Your task
The listing must be reproduced in full, exactly as it stands.

=======

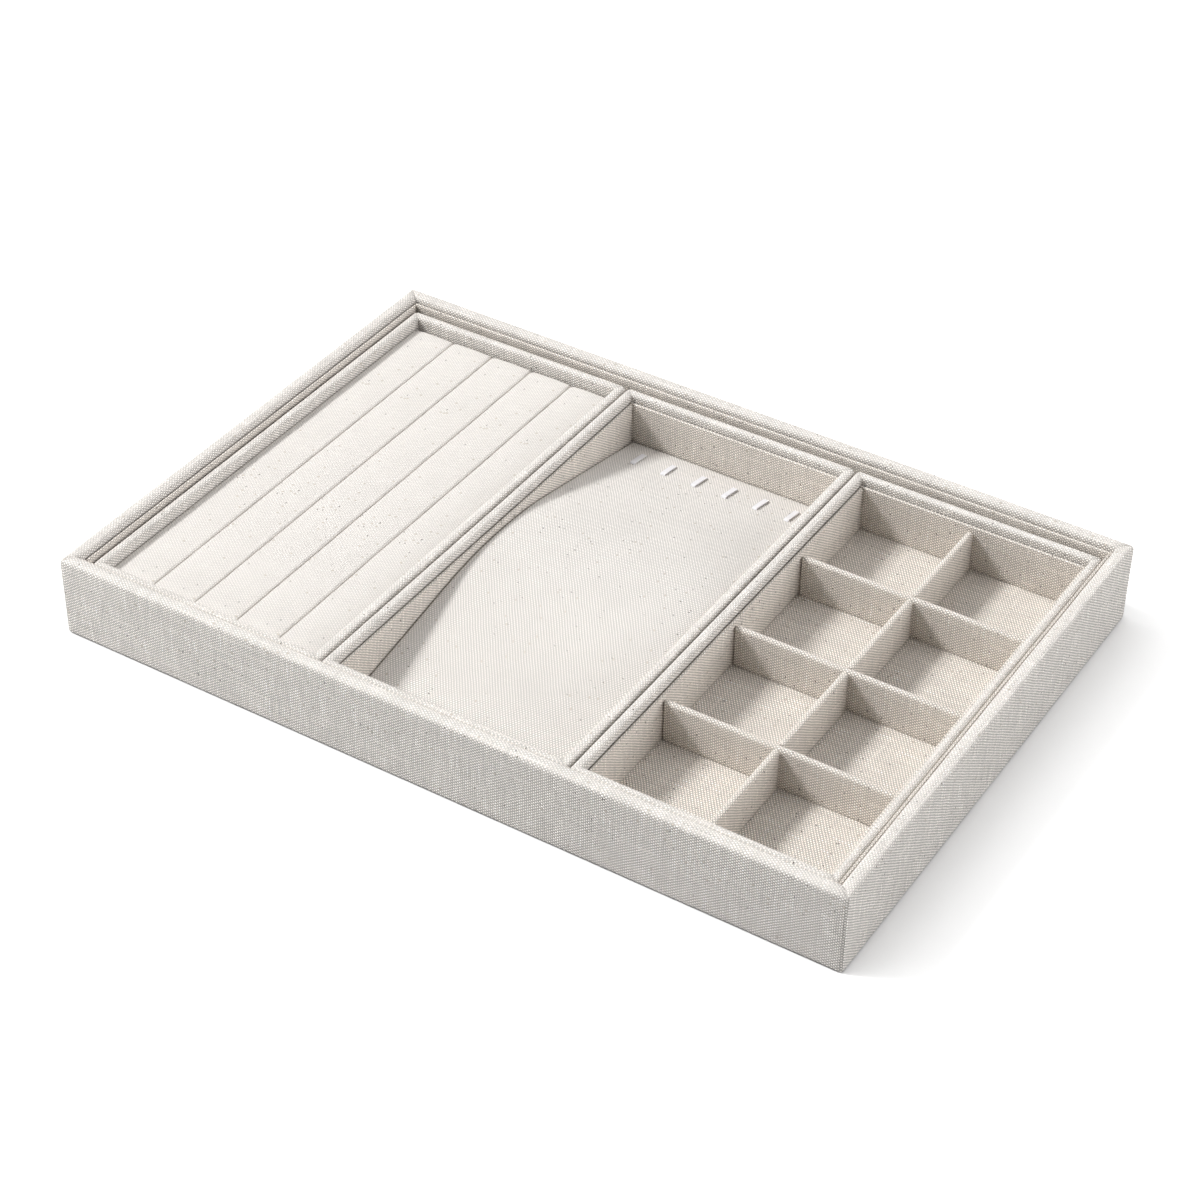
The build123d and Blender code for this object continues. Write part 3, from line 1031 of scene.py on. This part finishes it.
def make_loop(number, path, place):
    """One loop: a thin rounded section of tape swept along its path and set in its place."""
    skin = Skin()
    runs = lengths_along(path, False)
    section = rounded_section(
        half=LOOP_WIDTH / 2,
        bottom=-LOOP_TAPE / 2,
        top=LOOP_TAPE / 2,
        top_radius=LOOP_EDGE_RADIUS,
        bottom_radius=LOOP_EDGE_RADIUS,
        inset=0.0,
        side_rows=2,
        top_rows=4,
    )
    section_runs = lengths_along(section, True)
    for i, (along, height) in enumerate(path):
        before, after = path[max(i - 1, 0)], path[min(i + 1, len(path) - 1)]
        tilt = math.atan2(after[1] - before[1], after[0] - before[0])
        ring = []
        for across, up in section:
            point = Vector((across, along - up * math.sin(tilt), height + up * math.cos(tilt)))
            ring.append(tuple(place @ point))
        skin.extend_form(ring, [(runs[i], run) for run in section_runs], section)
    skin.end_form(section)
    return skin.piece(f"necklace_loop_tape_{number}", tape, "necklace_tray")


def build_loops():
    """Six low loops of white tape on the ramp's back slope, each turned a little its own way."""
    low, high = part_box("necklace_loops")
    ramp_low, ramp_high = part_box("necklace_ramp_cover")
    middle_y = (low.y + high.y) / 2
    before = ramp_height(middle_y - MM, ramp_low, ramp_high)
    after = ramp_height(middle_y + MM, ramp_low, ramp_high)
    slope = math.atan((before - after) / (2 * MM))
    pitch = (high.x - low.x - LOOP_WIDTH) / (LOOP_COUNT - 1)
    span = (high.y - low.y) / math.cos(slope) - 2 * LOOP_END_PLAY
    path = loop_path(span - LOOP_TAPE)
    top = ramp_height(middle_y, ramp_low, ramp_high)
    for index in range(LOOP_COUNT):
        stand = Matrix.Translation((low.x + LOOP_WIDTH / 2 + index * pitch, middle_y, top))
        turn = math.radians(LOOP_TURN * wave((index, 0, 0), LOOP_DRAW_LENGTH, LOOP_SEED))
        place = stand @ Matrix.Rotation(-slope, 4, "X") @ Matrix.Rotation(turn, 4, "Z")
        made = make_loop(index + 1, path, place)
        if index == 0:
            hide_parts("necklace_loops")


# Stage, light and camera

def floor_material():
    """White where it is seen: the tray's own shadow on a diffuse floor, plus white emission that fades near
    the tray as painted shade. A plain grey where it only sends light back.
    """
    n = Nodes("floor")
    path = n.tree.nodes.new("ShaderNodeLightPath")
    seen = n.math("MAXIMUM", path.outputs["Is Camera Ray"], path.outputs["Is Glossy Ray"])
    seen = n.math("MAXIMUM", seen, path.outputs["Is Transmission Ray"])
    lit = n.add("BsdfDiffuse", {"Color": grey(FLOOR_ALBEDO)})
    shade = n.add("BsdfDiffuse", {"Color": grey(FLOOR_SHADE)})
    # Painted shade: the emission fades with ambient occlusion round the tray's foot
    openness = n.add("AmbientOcclusion", {"Distance": FLOOR_PAINTED_SHADE_REACH}, output=1)
    strength = n.ramp(openness, *FLOOR_OPEN_RANGE, 0.0, FLOOR_GLOW, False)
    glow_with_painted_shade = n.add("Emission", {"Color": grey(1.0), "Strength": strength})
    shown = n.add("AddShader", {0: shade, 1: glow_with_painted_shade})
    return n.finish(n.add("MixShader", {0: seen, 1: lit, 2: shown}))


def build_stage():
    """A white floor that keeps the tray's shadow, with painted shade round its foot."""
    mesh = bpy.data.meshes.new("floor")
    reach = FLOOR_HALF_SIZE
    corners = [(-reach, -reach, 0), (reach, -reach, 0), (reach, reach, 0), (-reach, reach, 0)]
    mesh.from_pydata(corners, [], [(0, 1, 2, 3)])
    floor = bpy.data.objects.new("floor", mesh)
    bpy.context.scene.collection.objects.link(floor)
    mesh.materials.append(floor_material())


def build_world():
    """Even white light from all round, and plain white where the camera sees past the floor."""
    world = bpy.data.worlds.new("studio")
    bpy.context.scene.world = world
    world.use_nodes = True
    tree = world.node_tree
    tree.nodes.clear()
    path = tree.nodes.new("ShaderNodeLightPath")
    light = tree.nodes.new("ShaderNodeBackground")
    light.inputs["Color"].default_value = grey(1.0)
    light.inputs["Strength"].default_value = WORLD_LIGHT
    shown = tree.nodes.new("ShaderNodeBackground")
    shown.inputs["Color"].default_value = grey(1.0)
    shown.inputs["Strength"].default_value = 1.0
    mix = tree.nodes.new("ShaderNodeMixShader")
    output = tree.nodes.new("ShaderNodeOutputWorld")
    tree.links.new(path.outputs["Is Camera Ray"], mix.inputs[0])
    tree.links.new(light.outputs[0], mix.inputs[1])
    tree.links.new(shown.outputs[0], mix.inputs[2])
    tree.links.new(mix.outputs[0], output.inputs["Surface"])


def add_light(name, kind, towards, strength, distance=1.0, **settings):
    """A lamp that shines on the tray from a direction and isn't seen itself."""
    data = bpy.data.lights.new(name, kind)
    data.energy = strength
    for key, value in settings.items():
        setattr(data, key, value)
    lamp = bpy.data.objects.new(name, data)
    bpy.context.scene.collection.objects.link(lamp)
    direction = Vector(towards).normalized()
    lamp.location = direction * distance
    lamp.rotation_mode = "QUATERNION"
    lamp.rotation_quaternion = direction.to_track_quat("Z", "Y")
    lamp.visible_camera = False


def build_lights():
    """A key light from the upper left with a wide halo, a broad light overhead, and low fills."""
    add_light("key", "SUN", KEY_DIRECTION, strength=2.95, angle=math.radians(12))
    add_light("key_halo", "SUN", KEY_DIRECTION, strength=0.78, angle=math.radians(55))
    add_light("overhead", "SUN", (0.0, 0.05, 1.0), strength=0.62, angle=math.radians(60))
    add_light("fill_right", "SUN", (0.9, 0.29, 0.24), strength=2.42, angle=math.radians(64))
    disk = {"shape": "DISK", "size": 0.2}
    add_light("fill_back", "AREA", (0.55, 0.45, 0.15), strength=0.36, distance=0.73, **disk)
    add_light("fill_left", "AREA", (-0.55, -0.80, 0.16), strength=0.92, distance=0.7, **disk)


def build_camera():
    """A camera at the photograph's viewing angle, for a square picture."""
    azimuth = math.radians(CAMERA_AZIMUTH)
    elevation = math.radians(CAMERA_ELEVATION)
    roll = math.radians(CAMERA_ROLL)
    back = Vector((
        math.sin(azimuth) * math.cos(elevation),
        -math.cos(azimuth) * math.cos(elevation),
        math.sin(elevation),
    ))
    level_right = (-back).cross(Vector((0, 0, 1))).normalized()
    level_up = back.cross(level_right)
    right = math.cos(roll) * level_right - math.sin(roll) * level_up
    up = math.sin(roll) * level_right + math.cos(roll) * level_up
    data = bpy.data.cameras.new("camera")
    data.sensor_width = CAMERA_SENSOR
    data.lens = CAMERA_LENS
    data.clip_start, data.clip_end = CAMERA_CLIP
    camera = bpy.data.objects.new("camera", data)
    bpy.context.scene.collection.objects.link(camera)
    place = Vector(CAMERA_PLACE) * MM
    camera.matrix_world = Matrix((
        (right.x, up.x, back.x, place.x),
        (right.y, up.y, back.y, place.y),
        (right.z, up.z, back.z, place.z),
        (0, 0, 0, 1),
    ))
    bpy.context.scene.camera = camera


dress_cad_nodes()
build_wraps()
build_linings("outer_lining", "outer_tray", seed=11)
build_linings("necklace_lining", "necklace_tray", seed=15)
build_linings("compartment_lining", "compartment_tray", seed=19)
build_floor_lining("outer_floor_lining", "outer_tray", seed=31)
build_floor_lining("compartment_tray_floor_lining", "compartment_tray", seed=32)
build_dividers()
for roll_number in range(1, ROLL_COUNT + 1):
    build_roll(roll_number)
build_ramp()
build_loops()
build_stage()
build_world()
build_lights()
build_camera()

bpy.context.scene.view_settings.view_transform = "Standard"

=======

Answer to this exercise
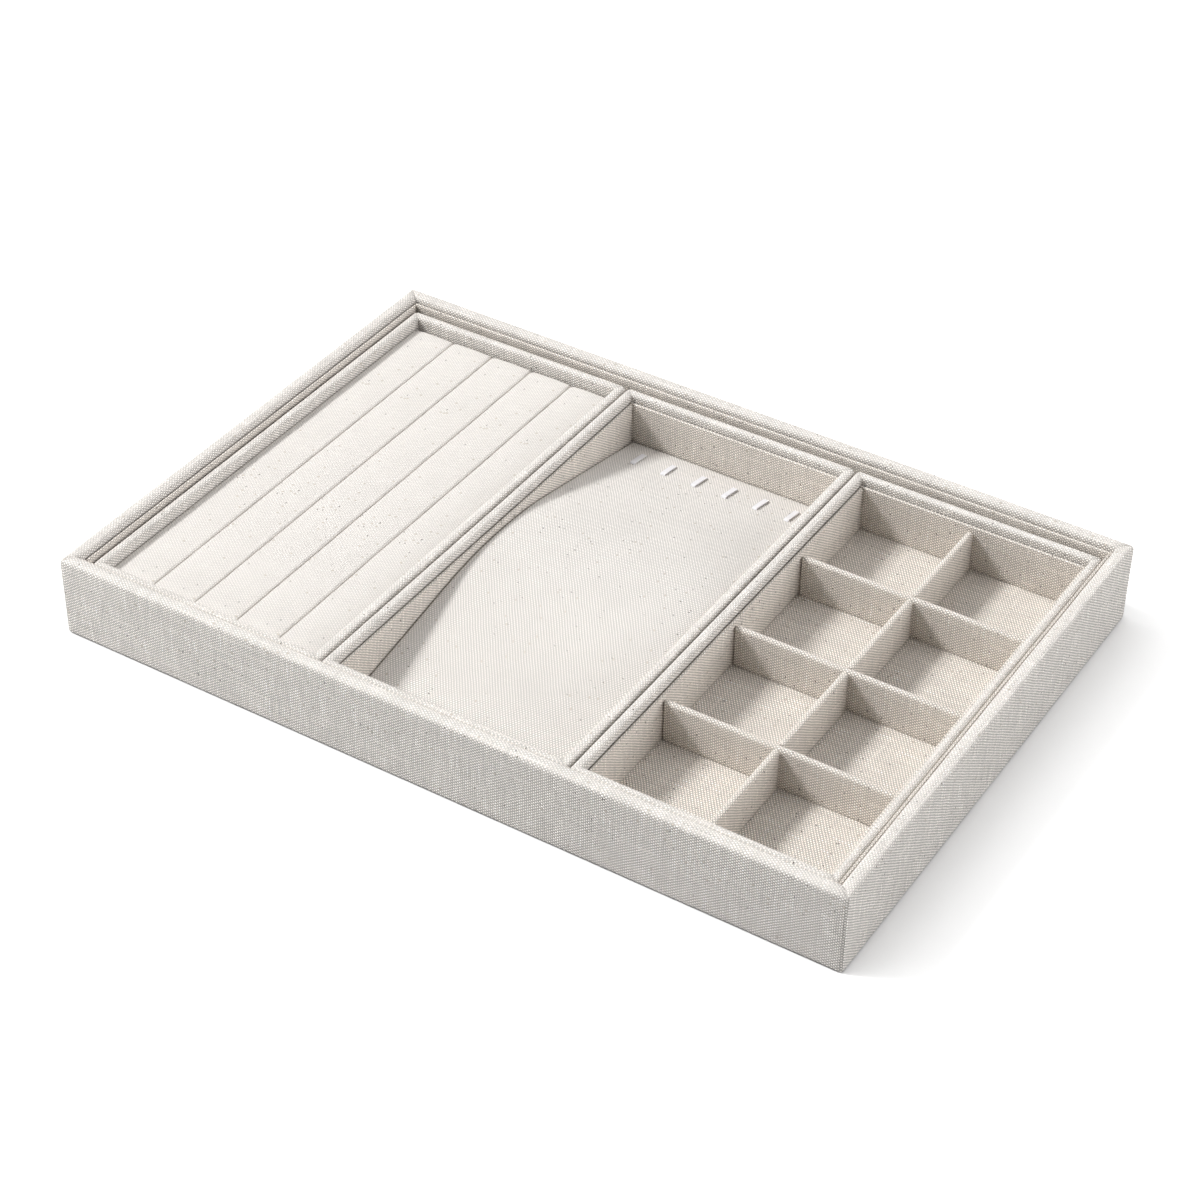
The build123d and Blender code for this object continues. Write part 3, from line 1031 of scene.py on. This part finishes it.
def make_loop(number, path, place):
    """One loop: a thin rounded section of tape swept along its path and set in its place."""
    skin = Skin()
    runs = lengths_along(path, False)
    section = rounded_section(
        half=LOOP_WIDTH / 2,
        bottom=-LOOP_TAPE / 2,
        top=LOOP_TAPE / 2,
        top_radius=LOOP_EDGE_RADIUS,
        bottom_radius=LOOP_EDGE_RADIUS,
        inset=0.0,
        side_rows=2,
        top_rows=4,
    )
    section_runs = lengths_along(section, True)
    for i, (along, height) in enumerate(path):
        before, after = path[max(i - 1, 0)], path[min(i + 1, len(path) - 1)]
        tilt = math.atan2(after[1] - before[1], after[0] - before[0])
        ring = []
        for across, up in section:
            point = Vector((across, along - up * math.sin(tilt), height + up * math.cos(tilt)))
            ring.append(tuple(place @ point))
        skin.extend_form(ring, [(runs[i], run) for run in section_runs], section)
    skin.end_form(section)
    return skin.piece(f"necklace_loop_tape_{number}", tape, "necklace_tray")


def build_loops():
    """Six low loops of white tape on the ramp's back slope, each turned a little its own way."""
    low, high = part_box("necklace_loops")
    ramp_low, ramp_high = part_box("necklace_ramp_cover")
    middle_y = (low.y + high.y) / 2
    before = ramp_height(middle_y - MM, ramp_low, ramp_high)
    after = ramp_height(middle_y + MM, ramp_low, ramp_high)
    slope = math.atan((before - after) / (2 * MM))
    pitch = (high.x - low.x - LOOP_WIDTH) / (LOOP_COUNT - 1)
    span = (high.y - low.y) / math.cos(slope) - 2 * LOOP_END_PLAY
    path = loop_path(span - LOOP_TAPE)
    top = ramp_height(middle_y, ramp_low, ramp_high)
    for index in range(LOOP_COUNT):
        stand = Matrix.Translation((low.x + LOOP_WIDTH / 2 + index * pitch, middle_y, top))
        turn = math.radians(LOOP_TURN * wave((index, 0, 0), LOOP_DRAW_LENGTH, LOOP_SEED))
        place = stand @ Matrix.Rotation(-slope, 4, "X") @ Matrix.Rotation(turn, 4, "Z")
        made = make_loop(index + 1, path, place)
        if index == 0:
            hide_parts("necklace_loops")


# Stage, light and camera

def floor_material():
    """White where it is seen: the tray's own shadow on a diffuse floor, plus white emission that fades near
    the tray as painted shade. A plain grey where it only sends light back.
    """
    n = Nodes("floor")
    path = n.tree.nodes.new("ShaderNodeLightPath")
    seen = n.math("MAXIMUM", path.outputs["Is Camera Ray"], path.outputs["Is Glossy Ray"])
    seen = n.math("MAXIMUM", seen, path.outputs["Is Transmission Ray"])
    lit = n.add("BsdfDiffuse", {"Color": grey(FLOOR_ALBEDO)})
    shade = n.add("BsdfDiffuse", {"Color": grey(FLOOR_SHADE)})
    # Painted shade: the emission fades with ambient occlusion round the tray's foot
    openness = n.add("AmbientOcclusion", {"Distance": FLOOR_PAINTED_SHADE_REACH}, output=1)
    strength = n.ramp(openness, *FLOOR_OPEN_RANGE, 0.0, FLOOR_GLOW, False)
    glow_with_painted_shade = n.add("Emission", {"Color": grey(1.0), "Strength": strength})
    shown = n.add("AddShader", {0: shade, 1: glow_with_painted_shade})
    return n.finish(n.add("MixShader", {0: seen, 1: lit, 2: shown}))


def build_stage():
    """A white floor that keeps the tray's shadow, with painted shade round its foot."""
    mesh = bpy.data.meshes.new("floor")
    reach = FLOOR_HALF_SIZE
    corners = [(-reach, -reach, 0), (reach, -reach, 0), (reach, reach, 0), (-reach, reach, 0)]
    mesh.from_pydata(corners, [], [(0, 1, 2, 3)])
    floor = bpy.data.objects.new("floor", mesh)
    bpy.context.scene.collection.objects.link(floor)
    mesh.materials.append(floor_material())


def build_world():
    """Even white light from all round, and plain white where the camera sees past the floor."""
    world = bpy.data.worlds.new("studio")
    bpy.context.scene.world = world
    world.use_nodes = True
    tree = world.node_tree
    tree.nodes.clear()
    path = tree.nodes.new("ShaderNodeLightPath")
    light = tree.nodes.new("ShaderNodeBackground")
    light.inputs["Color"].default_value = grey(1.0)
    light.inputs["Strength"].default_value = WORLD_LIGHT
    shown = tree.nodes.new("ShaderNodeBackground")
    shown.inputs["Color"].default_value = grey(1.0)
    shown.inputs["Strength"].default_value = 1.0
    mix = tree.nodes.new("ShaderNodeMixShader")
    output = tree.nodes.new("ShaderNodeOutputWorld")
    tree.links.new(path.outputs["Is Camera Ray"], mix.inputs[0])
    tree.links.new(light.outputs[0], mix.inputs[1])
    tree.links.new(shown.outputs[0], mix.inputs[2])
    tree.links.new(mix.outputs[0], output.inputs["Surface"])


def add_light(name, kind, towards, strength, distance=1.0, **settings):
    """A lamp that shines on the tray from a direction and isn't seen itself."""
    data = bpy.data.lights.new(name, kind)
    data.energy = strength
    for key, value in settings.items():
        setattr(data, key, value)
    lamp = bpy.data.objects.new(name, data)
    bpy.context.scene.collection.objects.link(lamp)
    direction = Vector(towards).normalized()
    lamp.location = direction * distance
    lamp.rotation_mode = "QUATERNION"
    lamp.rotation_quaternion = direction.to_track_quat("Z", "Y")
    lamp.visible_camera = False


def build_lights():
    """A key light from the upper left with a wide halo, a broad light overhead, and low fills."""
    add_light("key", "SUN", KEY_DIRECTION, strength=2.95, angle=math.radians(12))
    add_light("key_halo", "SUN", KEY_DIRECTION, strength=0.78, angle=math.radians(55))
    add_light("overhead", "SUN", (0.0, 0.05, 1.0), strength=0.62, angle=math.radians(60))
    add_light("fill_right", "SUN", (0.9, 0.29, 0.24), strength=2.42, angle=math.radians(64))
    disk = {"shape": "DISK", "size": 0.2}
    add_light("fill_back", "AREA", (0.55, 0.45, 0.15), strength=0.36, distance=0.73, **disk)
    add_light("fill_left", "AREA", (-0.55, -0.80, 0.16), strength=0.92, distance=0.7, **disk)


def build_camera():
    """A camera at the photograph's viewing angle, for a square picture."""
    azimuth = math.radians(CAMERA_AZIMUTH)
    elevation = math.radians(CAMERA_ELEVATION)
    roll = math.radians(CAMERA_ROLL)
    back = Vector((
        math.sin(azimuth) * math.cos(elevation),
        -math.cos(azimuth) * math.cos(elevation),
        math.sin(elevation),
    ))
    level_right = (-back).cross(Vector((0, 0, 1))).normalized()
    level_up = back.cross(level_right)
    right = math.cos(roll) * level_right - math.sin(roll) * level_up
    up = math.sin(roll) * level_right + math.cos(roll) * level_up
    data = bpy.data.cameras.new("camera")
    data.sensor_width = CAMERA_SENSOR
    data.lens = CAMERA_LENS
    data.clip_start, data.clip_end = CAMERA_CLIP
    camera = bpy.data.objects.new("camera", data)
    bpy.context.scene.collection.objects.link(camera)
    place = Vector(CAMERA_PLACE) * MM
    camera.matrix_world = Matrix((
        (right.x, up.x, back.x, place.x),
        (right.y, up.y, back.y, place.y),
        (right.z, up.z, back.z, place.z),
        (0, 0, 0, 1),
    ))
    bpy.context.scene.camera = camera


dress_cad_nodes()
build_wraps()
build_linings("outer_lining", "outer_tray", seed=11)
build_linings("necklace_lining", "necklace_tray", seed=15)
build_linings("compartment_lining", "compartment_tray", seed=19)
build_floor_lining("outer_floor_lining", "outer_tray", seed=31)
build_floor_lining("compartment_tray_floor_lining", "compartment_tray", seed=32)
build_dividers()
for roll_number in range(1, ROLL_COUNT + 1):
    build_roll(roll_number)
build_ramp()
build_loops()
build_stage()
build_world()
build_lights()
build_camera()

bpy.context.scene.view_settings.view_transform = "Standard"